Over on Truth Toilet, Trump has proclaimed, "A once great American City, Los Angeles, has been invaded and occupied by Illegal Aliens and Criminals. Now violent, insurrectionist mobs are swarming and attacking our Federal Agents to try and stop our deportation operations — But these lawless riots only strengthen our resolve." There are no riots, only a few tense moments. The protests have been led by Americans. The deportations have rounded up legal immigrants. But that hasn't stopped Trump from calling on his slavering administration of dead-eyed drunks, pedophile enablers, puppy killers, and Stephen Miller to launch a potential military attack inside the country and "to take all such action necessary to liberate Los Angeles from the Migrant Invasion, and put an end to these Migrant riots. Order will be restored, the Illegals will be expelled, and Los Angeles will be set free." This is in addition to ordering 2000 National Guard soldiers to Los Angeles (and declaring victory before they ever hit the ground). By the way, you know how you know it wasn't "Migrant riots"? Because if it was migrants, ICE and federal agents would have used lethal ammo and not flash bangs or tear gas.
In a memorandum to the dead-eyed drunk, the pedophile enabler, and the puppy killer, the rapist president said, without a hint of irony, "To the extent that protests or acts of violence directly inhibit the execution of the laws, they constitute a form of rebellion against the authority of the Government of the United States." You got that? If you slightly inconvenience the mass arrest of peaceful people, it's a rebellion. If you, say, rampage through the Capitol, vandalize the building, attack law enforcement, and prevent the constitutionally-mandated certification of the electoral votes in a presidential election while threatening to hang the vice-president, that's just patriotism, motherfucker, and fuck you if you say otherwise.
Trump and his evil criminal crew are making statements that have no basis in reality to a media ecosystem that will report it as fact to an audience that will only ever see the lies. Where we see Immigration and Customs Enforcement brutally rounding up migrants working their decidedly non-gang-related jobs at construction sites and restaurant kitchens, where we get outraged when a legal migrant checks in at a courthouse as she awaits her asylum hearing and ICE arrests her, where we want to explode with anger at the psychological and physical torture of children seeing their parents arrested or being rounded up and zip-tied themselves, the MAGAnistas are making their brain-dead followers believe that, somehow, 21 million criminals got into the country and joined MS-13 or that Venezuelan gang they can't pronounce and they now are taking over cities that the brain-dead have never heard of before Fox "news" yelled it at them. Or, you know, a "Migrant Invasion."
I honestly don't know how we get out of this without the violence that Trump so obviously craves. Everything has been building to this chance, whether it was calling for the Central Park (now the Exonerated) Five to be executed, or encouraging protesters at his Nazi rallies be beaten, or watching to see if Mike Pence or Nancy Pelosi were murdered on January 6th, he wants to kill some people so fucking badly so he can join the ranks of those he worships, so he can make up for all those times the Marxist liberal crazies got away with it. Remember that he had to be talked out of unleashing the military on Black Lives Matter protests. He won't be convinced this time.

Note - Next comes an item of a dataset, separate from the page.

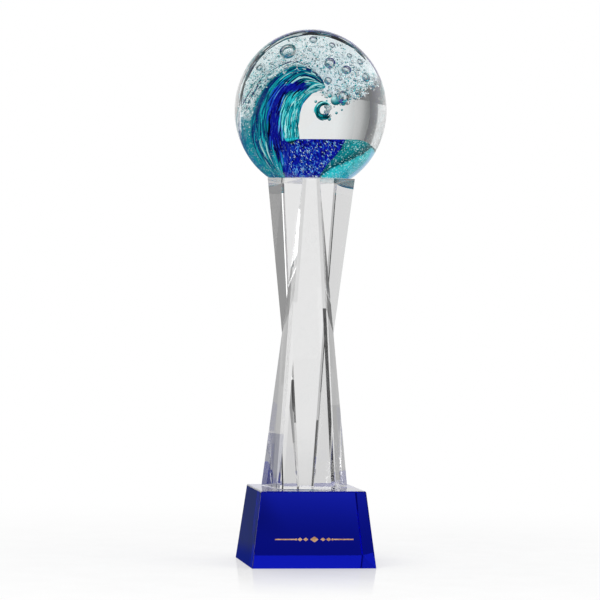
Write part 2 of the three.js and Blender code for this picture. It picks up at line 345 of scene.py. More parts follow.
# Engraved divider, in the plane of the front face: two rules that end in a dot and five diamonds, each given
# as its middle, half width and half height
dividerSizes = {
    "up": 15 * mm, "ruleStart": 9.5 * mm, "ruleLength": 11 * mm, "ruleHalf": 0.3 * mm,
    "dotRadius": 0.55 * mm, "dotSteps": 12,
    "pocketDepth": 0.45 * mm, "fillDepth": 0.4 * mm, "sunk": 0.02 * mm, "clearance": 0.03 * mm,
    "diamonds": [(-7.5 * mm, 1.35 * mm, 0.9 * mm), (-4.5 * mm, 1.35 * mm, 0.9 * mm), (0, 2.2 * mm, 1.5 * mm),
                 (4.5 * mm, 1.35 * mm, 0.9 * mm), (7.5 * mm, 1.35 * mm, 0.9 * mm)],
}


def onFrontFace(across, up, depth):
    c, s = math.cos(frontLean), math.sin(frontLean)
    up += dividerSizes["up"]
    return Vector((across, depth * c + up * s - baseFootHalf, up * c - depth * s))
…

The hope, of course, is that the people of Los Angeles, with our encouragement and support, will stand firm in the first real test of Trump vs. America. And one place to look for resistance is the unions, which are being decimated by ICE raids on worksites. Because ICE arrested and injured David Huerta, the genuinely beloved president of the Service Employees International Union in California, the thugs have pissed off the roughly 2 million workers in the SEIU. That's going to activate more protests, and it already has, with events called in Boston, Portland, and elsewhere. It's pissed off the local Teamsters in L.A., which called for "An end to the militarization of immigration enforcement that terrorizes communities and disrupts lives." This is on top of the intense union support for Kilmar Abrego Garcia, which continues to this day.
Things are getting more intense in California, with protests growing across L.A., with Gov. Gavin Newsom finding his spine and calling for the National Guard to be withdrawn. By the time you read this, shit might have gotten even worse.
You're going to see the protesters blamed, but there is only one person who caused all this, all of it, all this shit that's fucking up our lives, and it's Donald Trump. He could end this by stopping his deranged mission to bleach the United States white. But I think the chaos is his Viagra and he's not gonna stop until he fucks us all.